According to the AA, nearly 71% of fatal accidents involving folk between the age of 17-24 happen on country lanes and B-roads.

Worse still, the risk to young drivers on rural roads is 9% higher than the rest of the driving population who make up 57% of fatal accidents on the same roads.

“Our data clearly shows that the rural road risk is highest for the youngest drivers on our roads and decreases with each year of age.
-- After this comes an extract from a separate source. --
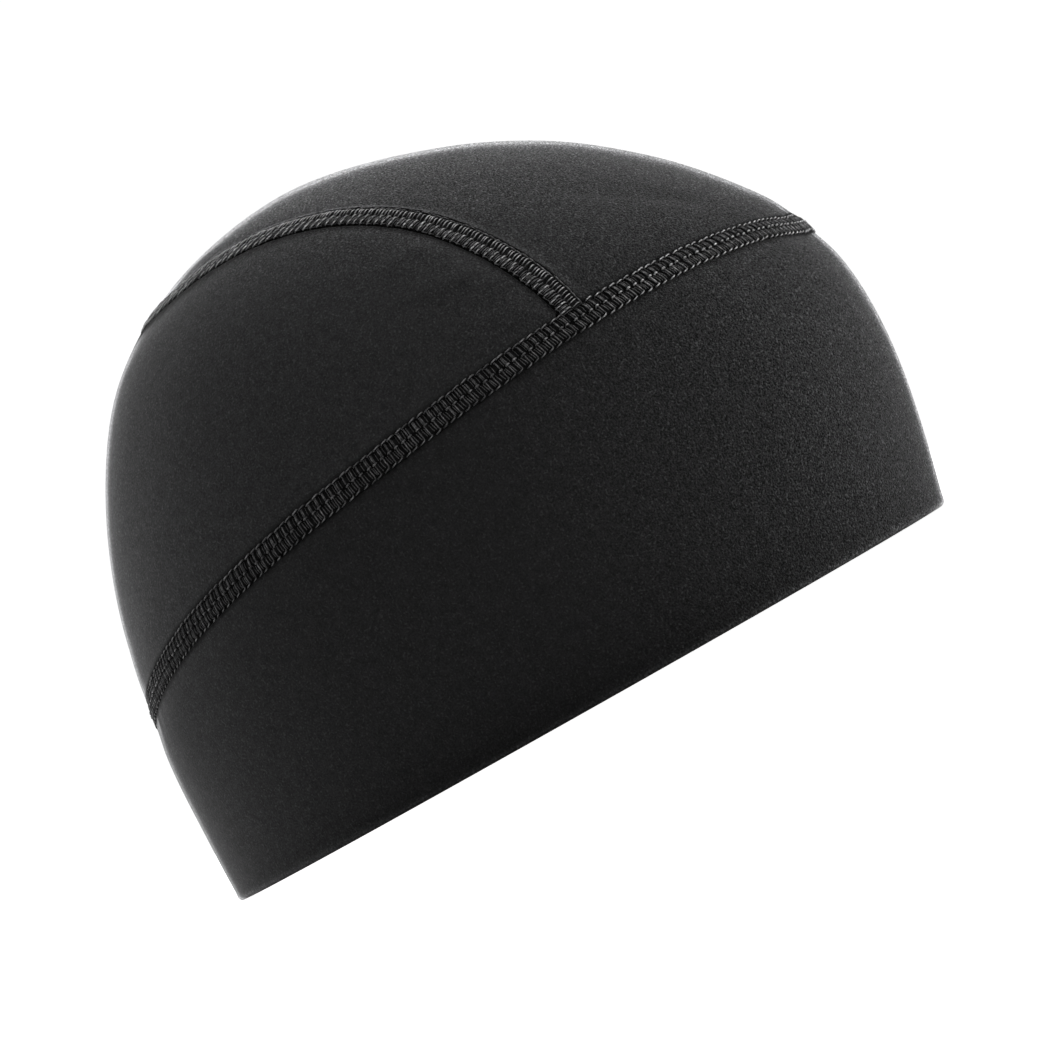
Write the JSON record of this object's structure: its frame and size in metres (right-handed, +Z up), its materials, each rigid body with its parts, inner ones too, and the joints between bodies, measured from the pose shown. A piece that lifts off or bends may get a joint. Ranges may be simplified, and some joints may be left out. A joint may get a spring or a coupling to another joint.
{
  "type": "softshell beanie",
  "caption": "Close-fitting softshell beanie: an ear band, a front-to-back crown panel and a horseshoe side panel joined by raised flatlock seams, open below.",
  "frame": {"origin": "centre of the hat's footprint, level with the rim that it rests on", "axes": "+Z up to the crown, forehead towards -Y, wearer's right side towards -X"},
  "size_m": [0.165, 0.2052, 0.143],
  "materials": {
    "softshell": "brushed bonded stretch cloth, matt charcoal with a soft pile",
    "seam_thread": "flatlock stitching in fine charcoal thread over the joined cloth edges"
  },
  "bodies": {
    "root": {"band": "softshell", "crown_top": "softshell", "crown_side": "softshell", "band_seam": "seam_thread", "crown_seam": "seam_thread"}
  },
  "joints": []
}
This is a clear sign that greater education and exposure to rural roads helps alleviate the risks they pose.”

• Edmund King, director of the AA Charitable Trust

5 tips for staying safe on rural roads

To help you stay as safe as possible when driving through the countryside, here’s Theory Test Pro’s recommendations for keeping out of harm’s way:

1. Watch your speed

While rural roads typically feature narrow lanes and plenty of twists and turns, many still ‘allow’ you to drive at the national speed limit for single-carriageway roads – 60mph.

Alas, just because it says you can drive at 60 doesn’t mean it’s appropriate. Remember, that limit represents the maximum speed you can go, not the target speed.

So slow down and drive according to the conditions – and not your patience levels – at all times.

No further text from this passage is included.